- To determine how much variance two variables share, or how much variance is explained, or accounted for, by a set of variables (predictors) in an outcome variable.
- Values can range from 0.00 to 1.00, or 0 to 100%.
- In terms of regression analysis, the coefficient of determination is an overall measure of the accuracy of the regression model.
- In simple linear regression analysis, the calculation of this coefficient is to square the r value between the two values, where r is the correlation coefficient.
- In a multiple linear regression analysis, R2 is known as the multiple correlation coefficient of determination.
- It helps to describe how well a regression line fits (a.k.a., goodness of fit). An R2 value of 0 indicates that the regression line does not fit the set of data points and a value of 1 indicates that the regression line perfectly fits the set of data points.
- By definition, R2 is calculated by one minus the Sum of Squares of Residuals (SSerror) divided by the Total Sum of Squares (SStotal): R2 = 1 – (SSerror / SStotal).
- In the case of a multiple linear regression, if the predictor variables are too correlated with one another (referred to as multicollinearity), this can cause the coefficient of determination to be higher in value.

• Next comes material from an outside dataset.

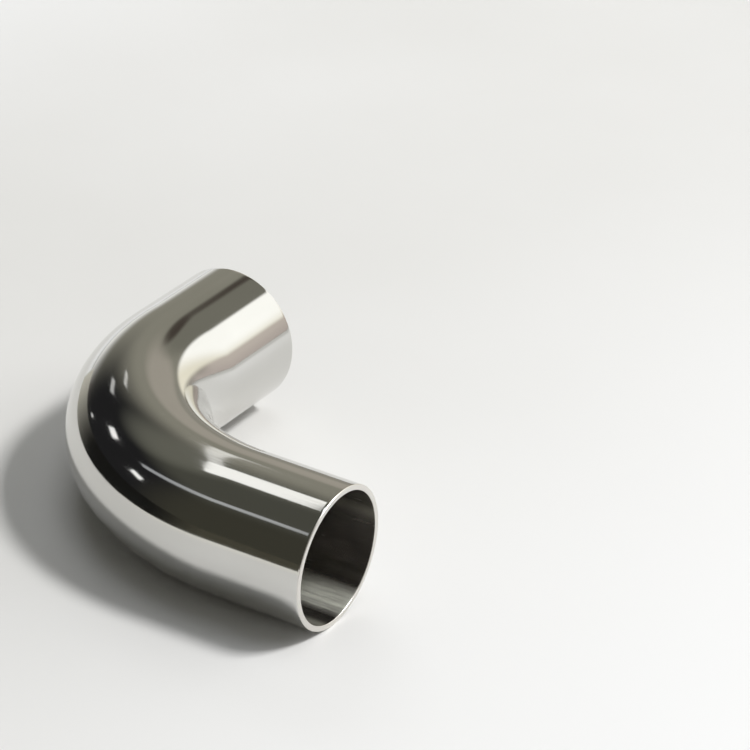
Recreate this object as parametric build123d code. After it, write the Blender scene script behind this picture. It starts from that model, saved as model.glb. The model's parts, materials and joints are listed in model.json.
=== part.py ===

- If, for whatever reason, there is multicollinearity in the regression model, the Adjusted R Squared (Adjusted Coefficient of Determination) should be interpreted. The Adjusted R2 can take on negative values, but should always be less than or equal to the Coefficient of Determination. Note: The Adjusted R2 will only increase if more predictors variables are added to the regression model.
- Inversely, the Coefficient of Non-Determination explains the amount of unexplained, or unaccounted for, variance between two variables, or between a set of variables (predictors) in an outcome variable. Where the Coefficient of Non-Determination is simply 1 – R2.